Following in the proud tradition of The Predator and The Final Destination, The Suicide Squad is a sequel-slash-reboot of an underperforming franchise with nothing but a “the” to distinguish its title from the original. Unlike The Predator and The Final Destination, it sends its franchise in a good direction. Pivoting away from the jumbled dudebro grunginess of Suicide Squad, Warner Bros stole Guardians of the Galaxy director James Gunn after Disney (temporarily) fired him, working with him to reskin the Suicide Squad brand into something sillier. The tonal change pays off, but even more successful is their strategy for retroactively dealing with the first Suicide Squad: they made it an episode.
A bad movie is a roadblock, but a bad episode is a speedbump. With the latter, you just have to wait until next week (or, in the streaming era, through five seconds of credits) for the show to give it another try. The Suicide Squad does its best to replicate that feeling. It gets the bullet points of its concept out of the way immediately: these criminals are fighting crime at the behest of the U.S. government because agent Amanda Waller (Viola Davis, terrifying) will remotely explode their heads if they don’t. Here’s the new mission; here’s the current lineup; ok let’s go. In an era of connected plots across never-ending universes, it’s startling to see The Suicide Squad care so little about its place in the world. It doesn’t feel like a building block in a franchise—it feels like a Saturday morning special. Who cares how last week’s went?
This is the one where the squad goes to South America to fight a giant alien starfish. The new members of the team are wonderfully distinctive: from costume design to performance quirks, these characters are so specific that you could picture how they’d pose in a fun opening credits sequence. The casting is dead-on all around. Idris Elba’s magnetic screen presence makes him a great ensemble lead, and his chemistry with John Cena’s jingoistic Peacemaker is one of the movie’s strongest comedic pillars. It’s the hulking, slimy, anthropomorphic King Shark who’s sure to be the favorite, though. Gunn wrings a surprising amount of pathos out of the literal shark-man. DC’s animated Harley Quinn series reinvented the character as a lovable goof, which made any pain he suffered a punch to the gut; The Suicide Squad makes him friendless, naïve, and misunderstood, which accomplishes the exact same thing. And he’s voiced by Sylvester Stallone. What more do you want?
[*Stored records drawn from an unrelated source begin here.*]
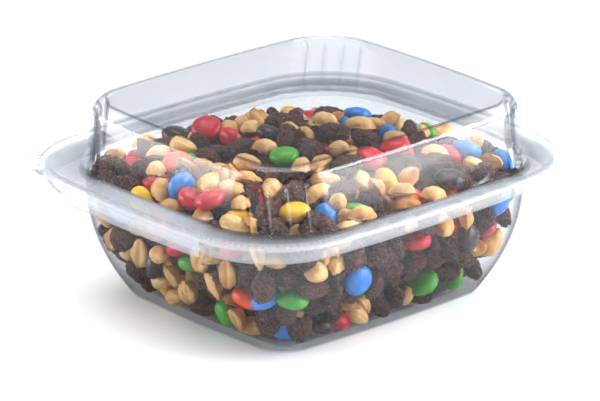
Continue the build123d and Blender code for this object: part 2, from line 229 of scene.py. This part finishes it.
def fluted_sheet():
    """The same sheet where it is drawn thick and thin, so that it bends what is seen through it."""
    shader = Shader("fluted_sheet")
    aslant = shader.node("ShaderNodeLayerWeight", {}, {"Blend": 0.5}, output=1)
    shader.principled(Base_Color=(0.97, 0.975, 0.985, 1), Metallic=0.22, Roughness=0.03, IOR=1.42,
                      Transmission_Weight=1.0)
    flank = shader.node("ShaderNodeBsdfTransparent", {}, {"Color": (0.20, 0.20, 0.22, 1)})
    dark = aslant.clamped(0.06, 0.40) ** 1.2 * 0.9
    return shader.film(shader.blend(dark, Socket(shader, shader.surface.outputs[0]), flank))


def shell_finish(name, colour):
    """Polished sugar shell: even colour, faint mottling and a thin gloss."""
    shader = Shader("shell_" + name)
    shade = shader.attribute("shade")
    mottle = shader.noise(420, detail=4.0, roughness=0.6).clamped(0.35, 0.75)
    pale = tuple(min(1.0, c * 1.18 + 0.02) for c in colour)
    deep = tuple(c * 0.78 for c in colour)
    tint = shader.mix(shade * 0.55 + mottle * 0.35, deep, pale)
    dents = shader.noise(260, detail=2.0) * 0.7 + shader.noise(1900, detail=2.0) * 0.3
    return shader.principled(Base_Color=tint, Roughness=0.24 + mottle * 0.10, Specular_IOR_Level=0.28,
                             Coat_Weight=0.22, Coat_Roughness=0.12,
                             Normal=shader.bump(dents, 0.16, 0.0004))


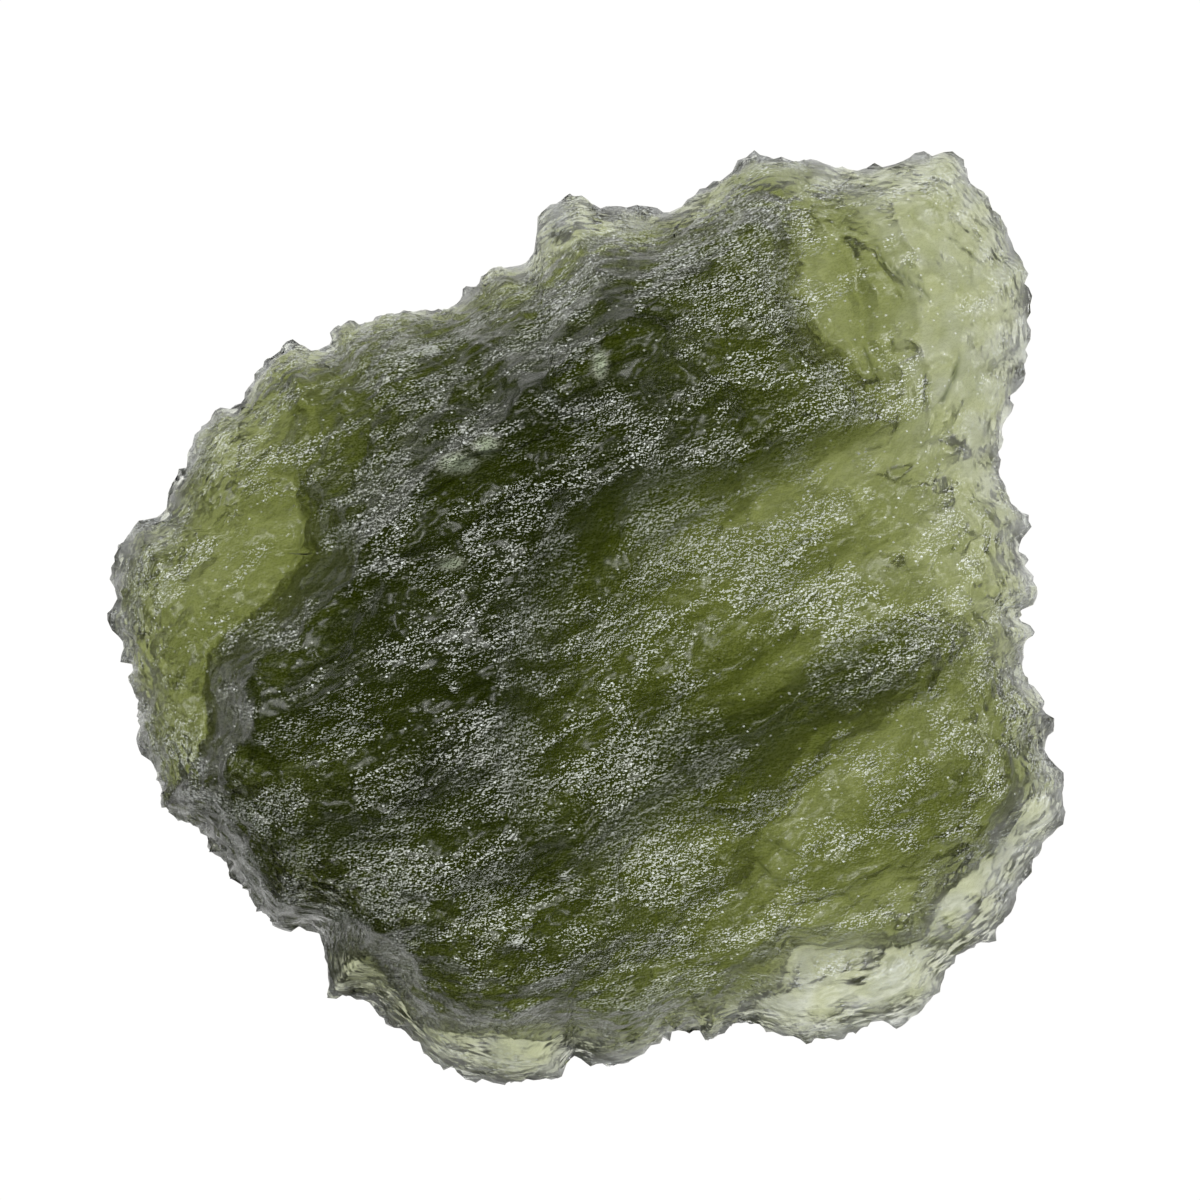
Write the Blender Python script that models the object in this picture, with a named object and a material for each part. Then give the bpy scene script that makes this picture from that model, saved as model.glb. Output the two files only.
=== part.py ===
"""A natural moldavite: one piece of green tektite glass, lying on its flatter side.

The stone is one lens-shaped body. Its upper side carries a thick diagonal core, a broad flute that
crosses the middle, a bay on the left, a scoop and a thin wing on the right, and a lobe below the flute.
Its underside is a shallow bowl that ends in the small flat spot the stone rests on.
"""
import math

import bmesh
import bpy
import numpy
from mathutils import Vector, noise

MM = 0.001
NAME = "stone"

# Outline of the stone from above, in millimetres about its middle.
OUTLINE = [
    (-13.5, 0.6), (-13.1, 2.5), (-12.6, 2.9), (-12.0, 3.0), (-11.2, 5.1), (-10.6, 5.9), (-9.9, 6.2),
    (-9.4, 7.1), (-8.4, 7.9), (-7.4, 7.8), (-7.1, 8.4), (-5.7, 8.8), (-4.2, 8.9), (-3.1, 9.7),
    (-2.5, 10.2), (-1.7, 10.3), (-1.3, 11.5), (-0.3, 12.1), (0.4, 11.9), (2.1, 11.7), (3.4, 12.3),
    (5.0, 13.3), (6.5, 13.1), (7.8, 12.9), (10.0, 13.3), (10.6, 13.1), (11.9, 11.3), (12.3, 10.4),
    (12.6, 10.3), (12.6, 8.3), (12.3, 6.6), (11.8, 4.7), (12.1, 3.5), (12.5, 2.9), (12.4, 2.1),
    (12.9, 0.6), (12.3, 0.2), (12.8, -0.4), (12.5, -1.5), (13.2, -2.3), (13.1, -3.4), (13.6, -4.6),
    (13.5, -5.8), (12.9, -6.4), (12.2, -7.8), (12.1, -8.4), (11.2, -9.3), (10.2, -10.1),
    (10.1, -10.7), (9.2, -11.3), (7.5, -11.8), (6.0, -12.0), (4.7, -11.4), (3.5, -11.9),
    (3.0, -11.6), (1.0, -12.6), (-0.4, -12.3), (-0.6, -13.0), (-1.9, -13.3), (-3.0, -13.1),
    (-4.1, -12.8), (-5.1, -11.8), (-6.2, -10.8), (-7.4, -10.8), (-7.6, -9.0), (-8.6, -8.8),
    (-9.2, -8.4), (-10.8, -6.1), (-11.6, -5.7), (-12.1, -5.1), (-12.6, -3.6), (-13.2, -1.1),
]
TOOTH_DEPTH = 0.22
TOOTH_PERIOD = 1.1

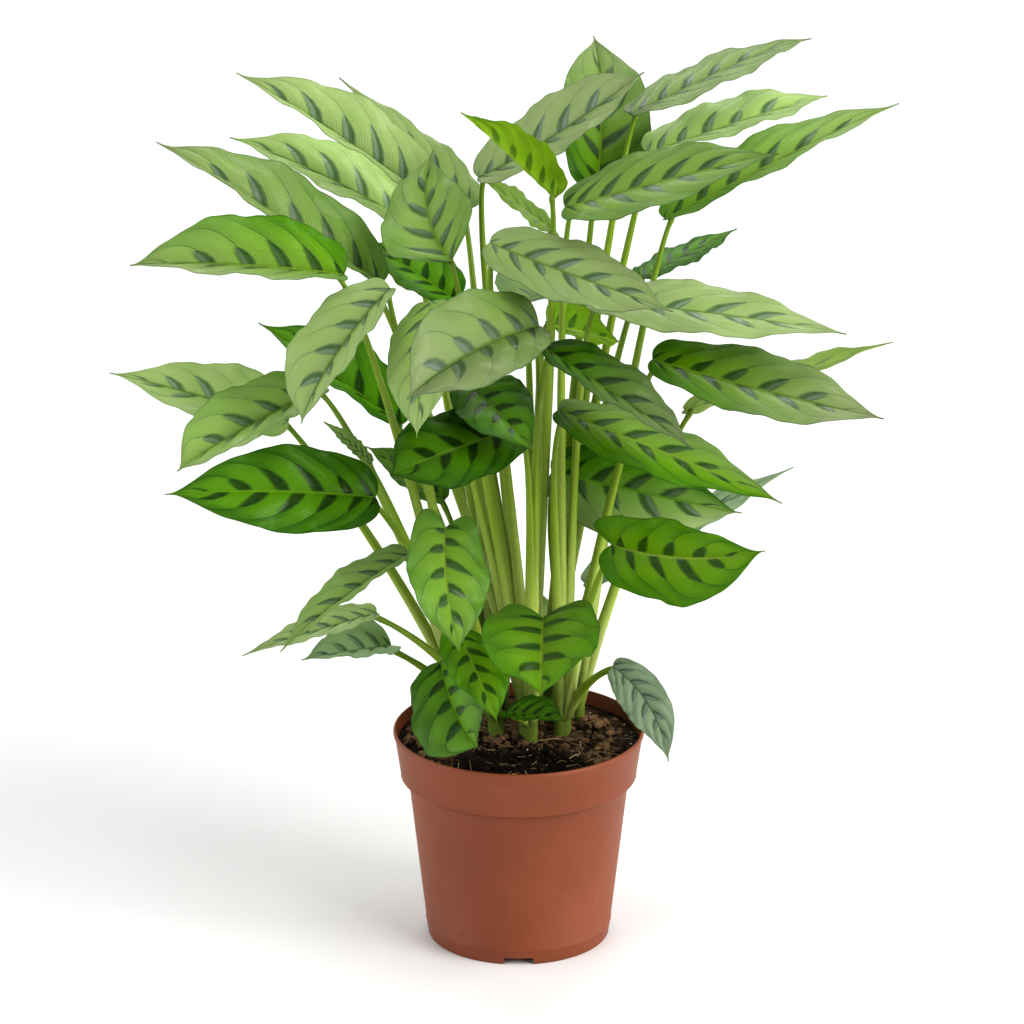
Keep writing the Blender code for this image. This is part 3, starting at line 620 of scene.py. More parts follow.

A bit of dramatic structure would be nice, actually. The Suicide Squad’s lightweight vibe is welcome, but the movie has no forward momentum beyond “I wonder what crazy stuff happens in the next scene”. It’s undignified and unpredictable in a way that’s gleefully bizarre, but not so much riveting. The story isn’t shaped to beg the question of where it’s going. Until the third act, it’s practically a lineup of hyperviolent comedy sketches. But the ideas are inventive and the execution hilarious, so it’s a blast of a guilty pleasure—even if the dialogue tends toward that constant, glib, deadpan jokiness that’s threatening to homogenize all Hollywood humor. Gunn and his team pump the movie so full of color and lively camera choices that there’s usually something else to appreciate when the jokes aren’t landing.
What does land is gore, and a lot of it, with several loud splats. Studios have been generally more relaxed about R-rated superhero fare since the success of Deadpool, but the things that Warner Bros lets Gunn get away with are baffling. The Suicide Squad is cartoonishly gruesome. It recalls Gunn’s early work with Troma Entertainment, a studio that specializes in grossout comedy so provocative that YouTube took down their movies after Troma uploaded them for free. The Suicide Squad isn’t just Troma-esque in the severity of its violence, but in the scrappiness of its special effects as well—one of the movie’s funniest bits thrives on how low-budget it is compared to the CGI polish around it. Warner Bros let Gunn turn their property into a gonzo exploitation film. Perhaps even more atypical for the superhero genre these days, the movie is also a crude but clear indictment of U.S. imperialism—the Marvel industrial complex would never.
Every once in a while, the insanity dovetails into a sentimental ode to the weirdos, grabbing at the emotional weight that’s often vacuumed out of franchise work. It’s earnest, but inelegant, trying a little too hard to prove itself. It’s indicative of a certain insecurity on Gunn’s part: he’s still haranguing Scorsese for saying that superhero movies are more like theme park rides than art, ostensibly from a place of wanting his work taken seriously. Maybe, when Gunn realizes that his work is great precisely because he’s functioning in a theme park register, he’ll make his best blockbuster yet.